___ INPUT FOR THIS TASK ___
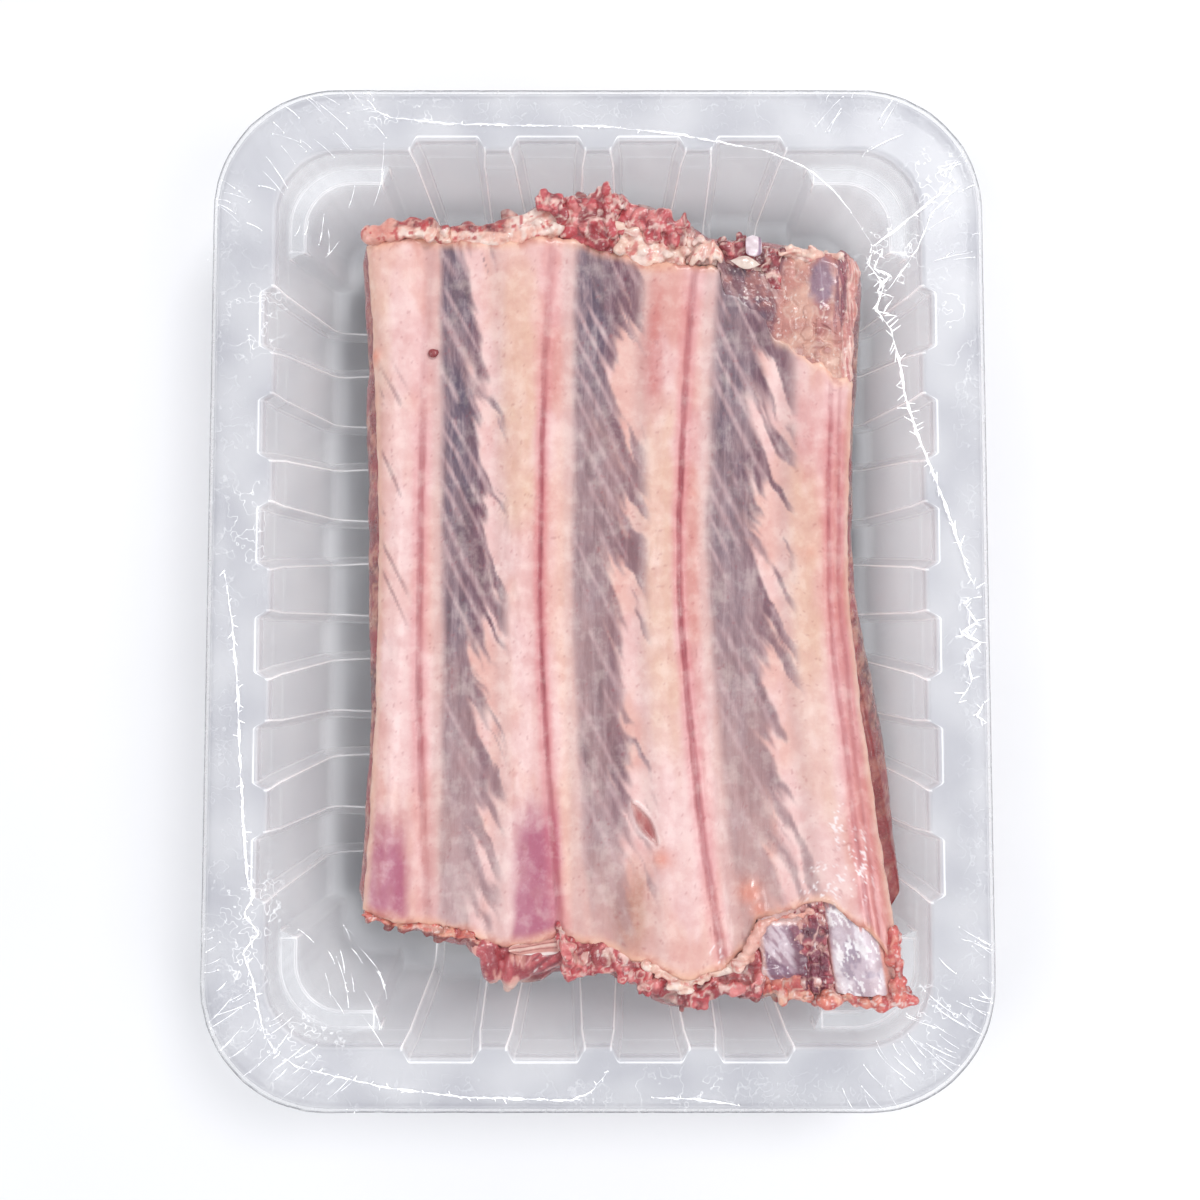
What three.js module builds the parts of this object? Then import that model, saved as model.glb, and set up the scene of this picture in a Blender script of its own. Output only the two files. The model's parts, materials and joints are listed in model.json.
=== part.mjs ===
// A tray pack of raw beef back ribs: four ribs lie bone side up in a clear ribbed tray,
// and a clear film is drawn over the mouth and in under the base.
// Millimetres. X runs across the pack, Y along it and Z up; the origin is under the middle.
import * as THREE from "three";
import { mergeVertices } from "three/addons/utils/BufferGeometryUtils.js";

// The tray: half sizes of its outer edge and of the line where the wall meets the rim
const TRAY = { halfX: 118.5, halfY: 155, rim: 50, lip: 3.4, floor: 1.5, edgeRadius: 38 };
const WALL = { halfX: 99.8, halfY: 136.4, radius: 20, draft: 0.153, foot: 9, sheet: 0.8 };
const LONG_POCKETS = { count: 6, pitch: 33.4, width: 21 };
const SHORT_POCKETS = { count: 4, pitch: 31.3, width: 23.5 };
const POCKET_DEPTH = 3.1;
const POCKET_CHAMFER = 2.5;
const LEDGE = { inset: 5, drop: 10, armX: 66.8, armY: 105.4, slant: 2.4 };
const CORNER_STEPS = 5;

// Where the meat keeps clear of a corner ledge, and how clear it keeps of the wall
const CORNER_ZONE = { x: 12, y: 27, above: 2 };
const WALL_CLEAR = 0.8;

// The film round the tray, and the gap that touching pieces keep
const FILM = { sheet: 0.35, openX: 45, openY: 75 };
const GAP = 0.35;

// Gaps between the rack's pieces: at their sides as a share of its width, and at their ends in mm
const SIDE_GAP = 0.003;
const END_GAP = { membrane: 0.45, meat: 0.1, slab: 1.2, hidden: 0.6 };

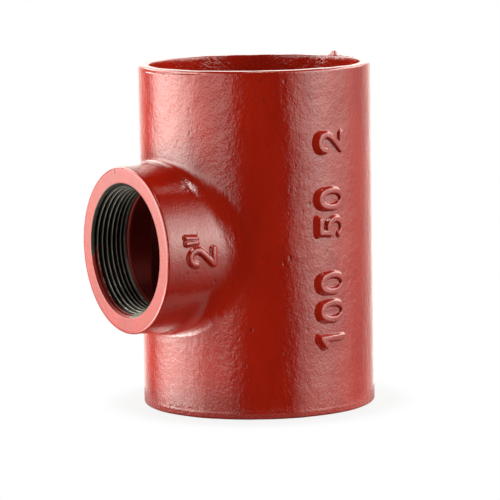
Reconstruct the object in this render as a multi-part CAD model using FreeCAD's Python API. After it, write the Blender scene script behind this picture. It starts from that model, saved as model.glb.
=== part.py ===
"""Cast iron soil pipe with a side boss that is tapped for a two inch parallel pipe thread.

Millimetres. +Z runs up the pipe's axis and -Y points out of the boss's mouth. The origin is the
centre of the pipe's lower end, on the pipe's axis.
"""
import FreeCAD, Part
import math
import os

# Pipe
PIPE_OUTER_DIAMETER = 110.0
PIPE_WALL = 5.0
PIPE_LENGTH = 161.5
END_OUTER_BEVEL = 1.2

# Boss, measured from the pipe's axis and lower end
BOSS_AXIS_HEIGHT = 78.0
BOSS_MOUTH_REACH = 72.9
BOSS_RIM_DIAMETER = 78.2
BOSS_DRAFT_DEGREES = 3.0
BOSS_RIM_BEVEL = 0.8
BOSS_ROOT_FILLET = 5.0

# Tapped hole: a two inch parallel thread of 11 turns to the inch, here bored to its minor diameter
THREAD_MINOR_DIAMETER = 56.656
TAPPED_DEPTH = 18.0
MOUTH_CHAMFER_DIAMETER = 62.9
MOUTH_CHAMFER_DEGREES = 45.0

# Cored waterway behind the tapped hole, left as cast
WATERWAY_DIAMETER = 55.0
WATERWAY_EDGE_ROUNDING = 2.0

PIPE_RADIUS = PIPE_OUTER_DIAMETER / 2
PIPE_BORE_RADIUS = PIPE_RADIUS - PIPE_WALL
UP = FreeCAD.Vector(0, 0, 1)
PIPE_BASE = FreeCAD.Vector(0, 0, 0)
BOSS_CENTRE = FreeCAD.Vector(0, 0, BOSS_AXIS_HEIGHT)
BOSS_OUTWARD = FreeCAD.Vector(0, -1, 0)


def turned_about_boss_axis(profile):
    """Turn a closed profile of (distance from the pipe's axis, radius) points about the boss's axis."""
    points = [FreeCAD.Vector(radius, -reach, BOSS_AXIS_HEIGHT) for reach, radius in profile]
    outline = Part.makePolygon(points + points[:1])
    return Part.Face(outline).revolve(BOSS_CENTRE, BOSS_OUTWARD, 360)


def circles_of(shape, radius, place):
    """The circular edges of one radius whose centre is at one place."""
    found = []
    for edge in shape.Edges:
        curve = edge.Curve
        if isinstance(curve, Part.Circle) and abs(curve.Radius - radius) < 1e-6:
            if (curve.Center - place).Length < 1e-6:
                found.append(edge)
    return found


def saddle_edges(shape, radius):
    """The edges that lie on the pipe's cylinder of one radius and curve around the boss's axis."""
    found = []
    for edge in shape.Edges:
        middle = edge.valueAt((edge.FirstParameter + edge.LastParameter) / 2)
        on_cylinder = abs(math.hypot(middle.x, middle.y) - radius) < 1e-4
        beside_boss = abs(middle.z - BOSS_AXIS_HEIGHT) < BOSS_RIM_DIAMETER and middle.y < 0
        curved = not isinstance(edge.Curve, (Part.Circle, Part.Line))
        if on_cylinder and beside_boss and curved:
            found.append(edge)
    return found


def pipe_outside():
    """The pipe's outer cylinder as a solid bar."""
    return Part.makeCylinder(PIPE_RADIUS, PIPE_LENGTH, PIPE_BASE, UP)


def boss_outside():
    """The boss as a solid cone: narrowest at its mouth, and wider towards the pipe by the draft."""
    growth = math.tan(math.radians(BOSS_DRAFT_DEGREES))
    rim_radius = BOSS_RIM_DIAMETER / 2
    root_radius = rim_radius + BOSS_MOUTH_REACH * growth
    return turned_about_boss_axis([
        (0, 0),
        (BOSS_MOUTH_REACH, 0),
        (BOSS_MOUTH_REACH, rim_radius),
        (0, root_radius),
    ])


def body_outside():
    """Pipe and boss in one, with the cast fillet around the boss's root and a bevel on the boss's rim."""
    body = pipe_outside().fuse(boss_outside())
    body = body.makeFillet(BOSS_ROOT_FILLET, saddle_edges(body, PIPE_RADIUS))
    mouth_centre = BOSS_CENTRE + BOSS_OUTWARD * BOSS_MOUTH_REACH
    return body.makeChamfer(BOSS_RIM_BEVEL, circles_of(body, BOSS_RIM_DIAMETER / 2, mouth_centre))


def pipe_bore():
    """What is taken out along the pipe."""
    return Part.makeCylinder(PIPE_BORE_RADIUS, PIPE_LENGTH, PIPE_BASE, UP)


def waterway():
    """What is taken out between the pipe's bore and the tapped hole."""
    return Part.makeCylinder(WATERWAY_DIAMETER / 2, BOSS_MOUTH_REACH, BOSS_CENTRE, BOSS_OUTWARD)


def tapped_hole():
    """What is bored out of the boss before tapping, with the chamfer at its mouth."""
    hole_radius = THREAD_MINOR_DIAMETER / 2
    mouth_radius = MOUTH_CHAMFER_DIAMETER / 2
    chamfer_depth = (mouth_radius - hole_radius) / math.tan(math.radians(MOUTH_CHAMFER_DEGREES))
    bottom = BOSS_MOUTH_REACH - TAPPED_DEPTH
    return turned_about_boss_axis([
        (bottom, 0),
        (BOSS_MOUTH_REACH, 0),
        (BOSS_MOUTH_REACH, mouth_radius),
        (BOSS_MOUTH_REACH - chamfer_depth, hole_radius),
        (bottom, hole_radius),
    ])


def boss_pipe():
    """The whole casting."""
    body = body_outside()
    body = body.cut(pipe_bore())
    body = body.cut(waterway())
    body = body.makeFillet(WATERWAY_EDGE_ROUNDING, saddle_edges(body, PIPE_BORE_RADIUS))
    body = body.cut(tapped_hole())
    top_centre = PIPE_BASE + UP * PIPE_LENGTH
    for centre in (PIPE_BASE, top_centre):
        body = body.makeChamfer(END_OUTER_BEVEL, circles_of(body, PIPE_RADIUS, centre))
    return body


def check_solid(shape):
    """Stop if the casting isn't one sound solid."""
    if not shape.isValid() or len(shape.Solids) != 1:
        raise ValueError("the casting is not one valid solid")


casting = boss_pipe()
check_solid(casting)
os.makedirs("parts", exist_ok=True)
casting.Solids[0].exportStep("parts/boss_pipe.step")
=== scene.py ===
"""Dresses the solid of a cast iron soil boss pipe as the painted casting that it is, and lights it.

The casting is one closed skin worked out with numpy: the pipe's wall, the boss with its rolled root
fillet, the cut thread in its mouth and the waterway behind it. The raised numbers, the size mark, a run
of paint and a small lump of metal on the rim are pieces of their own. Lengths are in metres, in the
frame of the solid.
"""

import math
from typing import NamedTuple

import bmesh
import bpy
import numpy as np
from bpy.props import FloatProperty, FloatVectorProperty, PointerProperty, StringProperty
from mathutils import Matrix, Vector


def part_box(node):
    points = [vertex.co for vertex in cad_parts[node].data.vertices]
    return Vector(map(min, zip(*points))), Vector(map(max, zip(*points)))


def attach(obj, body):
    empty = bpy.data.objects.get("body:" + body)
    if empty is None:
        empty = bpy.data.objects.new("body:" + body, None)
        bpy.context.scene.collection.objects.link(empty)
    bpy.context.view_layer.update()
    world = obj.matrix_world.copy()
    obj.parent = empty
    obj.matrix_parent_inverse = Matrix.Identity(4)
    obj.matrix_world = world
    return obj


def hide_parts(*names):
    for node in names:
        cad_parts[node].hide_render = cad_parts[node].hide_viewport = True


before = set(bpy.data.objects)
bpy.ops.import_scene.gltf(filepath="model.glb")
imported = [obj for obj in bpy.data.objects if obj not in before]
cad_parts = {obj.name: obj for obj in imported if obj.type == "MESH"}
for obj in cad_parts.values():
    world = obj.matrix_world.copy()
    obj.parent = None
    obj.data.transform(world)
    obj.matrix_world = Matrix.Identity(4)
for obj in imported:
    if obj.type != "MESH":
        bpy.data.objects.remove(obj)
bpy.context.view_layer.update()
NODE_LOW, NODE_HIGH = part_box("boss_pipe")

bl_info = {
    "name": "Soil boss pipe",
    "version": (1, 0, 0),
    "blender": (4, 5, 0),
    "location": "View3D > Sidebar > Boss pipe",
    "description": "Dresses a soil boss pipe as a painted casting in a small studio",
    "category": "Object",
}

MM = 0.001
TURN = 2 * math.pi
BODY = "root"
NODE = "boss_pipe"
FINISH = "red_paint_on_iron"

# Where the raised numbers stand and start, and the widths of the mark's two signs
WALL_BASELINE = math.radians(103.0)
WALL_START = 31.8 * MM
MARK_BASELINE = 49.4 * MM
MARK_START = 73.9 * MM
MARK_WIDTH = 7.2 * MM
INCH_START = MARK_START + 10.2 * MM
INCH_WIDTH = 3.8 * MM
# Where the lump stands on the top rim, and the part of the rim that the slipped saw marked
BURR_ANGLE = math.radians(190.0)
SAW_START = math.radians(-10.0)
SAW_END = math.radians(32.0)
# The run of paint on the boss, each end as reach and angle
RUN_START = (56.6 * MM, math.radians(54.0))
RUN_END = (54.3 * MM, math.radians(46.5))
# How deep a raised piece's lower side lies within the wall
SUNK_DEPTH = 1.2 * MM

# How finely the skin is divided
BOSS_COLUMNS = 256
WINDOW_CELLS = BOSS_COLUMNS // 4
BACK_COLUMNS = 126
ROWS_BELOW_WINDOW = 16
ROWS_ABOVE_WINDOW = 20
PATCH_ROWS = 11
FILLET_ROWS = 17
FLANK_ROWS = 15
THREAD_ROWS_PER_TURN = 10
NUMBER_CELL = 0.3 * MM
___
### INSTRUCTIONS TO FOLLOW
Write out, exactly and with nothing else, the lines of the listing above from its first line through the line with "const GAP = 0.35;".

### RIGHT ANSWER
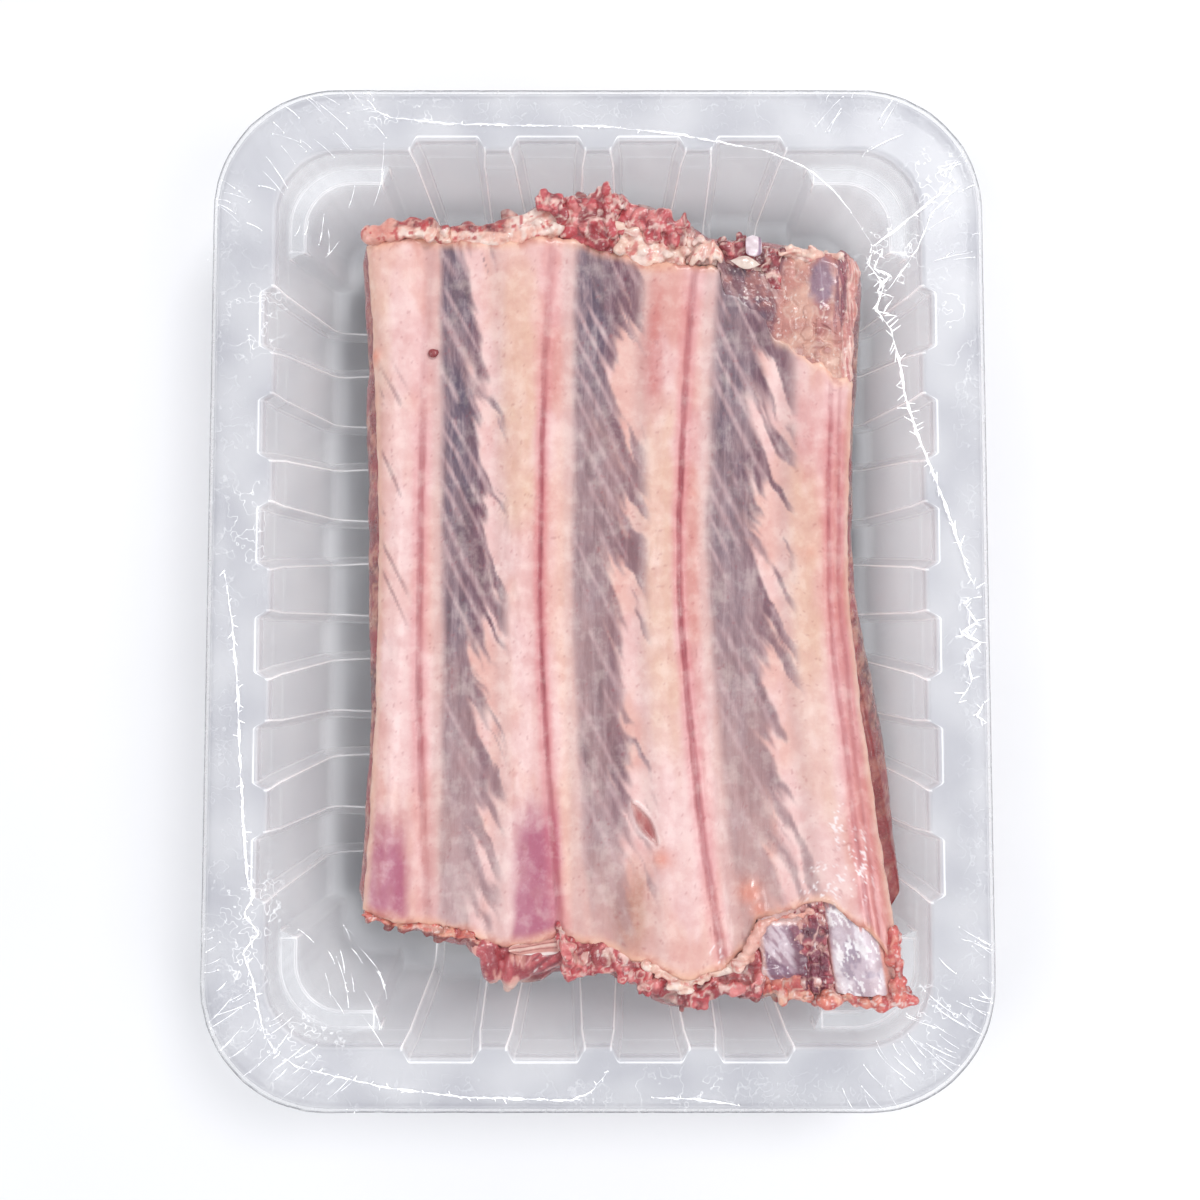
What three.js module builds the parts of this object? Then import that model, saved as model.glb, and set up the scene of this picture in a Blender script of its own. Output only the two files. The model's parts, materials and joints are listed in model.json.
=== part.mjs ===
// A tray pack of raw beef back ribs: four ribs lie bone side up in a clear ribbed tray,
// and a clear film is drawn over the mouth and in under the base.
// Millimetres. X runs across the pack, Y along it and Z up; the origin is under the middle.
import * as THREE from "three";
import { mergeVertices } from "three/addons/utils/BufferGeometryUtils.js";

// The tray: half sizes of its outer edge and of the line where the wall meets the rim
const TRAY = { halfX: 118.5, halfY: 155, rim: 50, lip: 3.4, floor: 1.5, edgeRadius: 38 };
const WALL = { halfX: 99.8, halfY: 136.4, radius: 20, draft: 0.153, foot: 9, sheet: 0.8 };
const LONG_POCKETS = { count: 6, pitch: 33.4, width: 21 };
const SHORT_POCKETS = { count: 4, pitch: 31.3, width: 23.5 };
const POCKET_DEPTH = 3.1;
const POCKET_CHAMFER = 2.5;
const LEDGE = { inset: 5, drop: 10, armX: 66.8, armY: 105.4, slant: 2.4 };
const CORNER_STEPS = 5;

// Where the meat keeps clear of a corner ledge, and how clear it keeps of the wall
const CORNER_ZONE = { x: 12, y: 27, above: 2 };
const WALL_CLEAR = 0.8;

// The film round the tray, and the gap that touching pieces keep
const FILM = { sheet: 0.35, openX: 45, openY: 75 };
const GAP = 0.35;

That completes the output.